Die Früherkennung erfährt eine grundlegende Neuausrichtung. Statt der bisher von Krankenkassen ab 45 Jahren übernommenen jährlichen DRU empfiehlt die Leitlinie ein PSA-basiertes Screening, bei dem der Prostata-spezifische Antigen (PSA)-Wert im Blut bestimmt wird. „Studien zeigen, dass die Tastuntersuchung dem PSA-Test deutlich unterlegen ist. Sie führt sowohl zu zu vielen falsch-negativen als auch zu vielen falsch positiven Befunden, deren weitere Abklärung mit Risiken verbunden ist“, erklärt Professor Marc-Oliver Grimm, Koordinator der Leitliniengruppe vom Universitätsklinikum Jena. Nach ärztlicher Beratung sollen Männer ab 45 Jahren ein PSA-Screening angeboten bekommen. Liegt der PSA-Wert sehr niedrig, ist die nächste Kontrolle erst nach fünf Jahren nötig, ansonsten alle zwei Jahre. Ab einem bestätigten Wert über 3 ng/ml folgt eine weitere Abklärung, bei der die DRU ergänzend zur individuellen Risikoabschätzung eingesetzt werden kann. „Die neue PSA-basierte Strategie ist ein Beispiel für evidenzbasierte, risikoadaptierte Früherkennung“, betont Grimm, der hofft, dass der Gemeinsame Bundesausschuss die gesetzliche Krebsfrüherkennung entsprechend anpasst.

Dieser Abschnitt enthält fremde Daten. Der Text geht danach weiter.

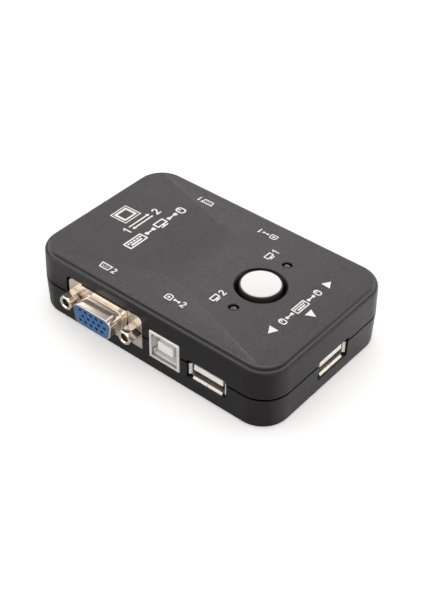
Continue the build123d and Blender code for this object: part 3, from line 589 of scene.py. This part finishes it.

In der Diagnostik gewinnt die Magnetresonanztomographie (MRT) der Prostata an Bedeutung. Sie wird nun klar nach Risiko und diagnostischer Konsequenz eingesetzt. Eine zentrale Neuerung: Bei unauffälligen MRT-Befunden (PI-RADS 1 und 2), die ein sehr geringes Krebsrisiko anzeigen, soll auf eine Biopsie verzichtet werden, um unnötige Eingriffe zu vermeiden. Die Leitlinie enthält zudem aktualisierte Empfehlungen zu bildgestützten Biopsien, humangenetischer Beratung bei familiärer Belastung und moderner Bildgebung wie PSMA-PET/CT für die Stadieneinteilung.
Therapeutisch setzt die Leitlinie neue Maßstäbe, insbesondere bei Niedrigrisiko-Tumoren. Hier wird ausschließlich die aktive Überwachung empfohlen, statt wie früher Operation oder Bestrahlung. Auch bei günstigen intermediären Tumoren gewinnt diese Strategie an Relevanz. „Therapien des Prostatakarzinoms sind oft mit Nebenwirkungen und Einschränkungen der Lebensqualität verbunden“, erläutert Grimm. „Mit der aktiven Überwachung vermeiden wir Überbehandlungen und behalten gleichzeitig den Patienten im Blick, um Handeln zu können, sobald es nötig ist.“ Für metastasierte Tumoren wurden neue Therapieoptionen in die Leitlinie aufgenommen.
Die überarbeitete Leitlinie markiert einen Paradigmenwechsel hin zu einer präziseren, patientenorientierten Versorgung. Sie verspricht, die Diagnostik zu verbessern, unnötige Eingriffe zu reduzieren und die Lebensqualität der Betroffenen zu schützen, während sie gleichzeitig die Grundlage für zukünftige Anpassungen der gesetzlichen Früherkennung legt.